From conversations with neighbors, Carinci came to believe Pierre always intended the home to be used. "I just think that he always really intended for this to be a place that was used, but he never did," she said.

"When I bought it and restored it, I just said it would be used, and I have done that so I really look forward to sharing that because he put a lot of time in this house. I still feel his influence in this house a lot, and I see all the little touches he did because this is a very different kind of house. I always say I think he would love this," Carinci said, noting Pierre's daughter is happy knowing that what was once her father's home has been restored.

Big on decorating, Carinci will have on display memorabilia from her world travels, including an India-style Santa, and a table that brings to mind the Taj Mahal and a nativity set from Germany.

Her mother's love of angels is reflected in the living room, a space deliberately void of TVs and telephones. "She loves angels so every year I pick up an angel or something for her because that's her favorite thing and this year that's new," Carinci points to a large angle in the center of the room.

"This is my favorite room - this is our family room where family gathers, and we cluster and talk. The sunrises are miraculous through that window, just amazing," she said.

The fireplace is unique, too, she said.

"He (Pierre) actually had this fireplace slab shipped over just like this - there are things I have had contractors say cannot be replicated, the materials don't exist any more. The granite for this particular house they said cannot be found. It's a really kind of strange house," she said.

Carinci takes visitors on a guided tour and answers what typically are a lot of questions.

"I take them from room to room. What we do is we start here in the family room, and when I take them up the stairs and we go around the house and go through the maid's quarters we end up in the dining room where there are always the homemade Italian cookies. My mother and I bake up a storm. We always have great food. We love it and look forward to it," Carinci said, emphasizing that her home is a home, a lived-in home, not a showplace.

"It's just a house, but people like it here because it's just a fun place," Carinci said.

The home of Mark and Gina Judy of Richmond brings the tour out of Steubenville and into a more country setting of Jefferson County.

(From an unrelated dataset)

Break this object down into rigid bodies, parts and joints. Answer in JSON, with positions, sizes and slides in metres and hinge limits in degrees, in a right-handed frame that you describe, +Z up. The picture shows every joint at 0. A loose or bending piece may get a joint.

The Judys resides at 8519 state Route 152 and have two daughters, Stephanie and Kim.

They moved into the house in 2005 - a house designed by Mark, an electrical eningeer by trade "but I learned from my dad and my grandfather. We've been building things for many years."

Mark is an engineer with Richmond Engineering.

Artistic influence comes from Gina, an art teacher of 27 years, instructing students in grades six, seven and eight at Indian Creek Middle School.

"We're happy to help. Obviously the library is a worthy cause," Mark said of their motivation for being first-time tour participants.

"And we like to promote education," Gina added.

The majority of the house will be open with traditional decorations, including a 14-foot live tree in the great room.

There also will be other artificial trees up and decorated.

Lee is a 40-year employee of Arcelor-Mittal, and Sharon is self-employed, which includes giving riding lessons.

"It'll be interesting being on the other side," Sharon said as the couple have gone on the home tour, not been one of the stops.

Sharon typically begins decorating after November arrives and devotes a couple of weeks to the effort. Lee is part helper, part observer.

Five big Christmas trees, including an upside down one, and several little trees are part of the decorations with the bulk of the house holiday festive and open for the tour.

It is a living space with a mix of Old World, French-English country style featuring antiques, collectibles and auction and yard sale acquisitions that will give visitors much to see and appreciate.

Among their collections are cookie jars and tobacco tins, and one room is coined "the girls lounge" or granddaughters' room in honor of their granddaughters, Abigail Booth, 11, and Emileah "E" Booth, 8.

The Rairighs have a son, 1st Sgt. Christopher Rairigh, who is in the Army stationed in Fort Knox, Ky., and a daughter, Melissa Booth of Annapolis.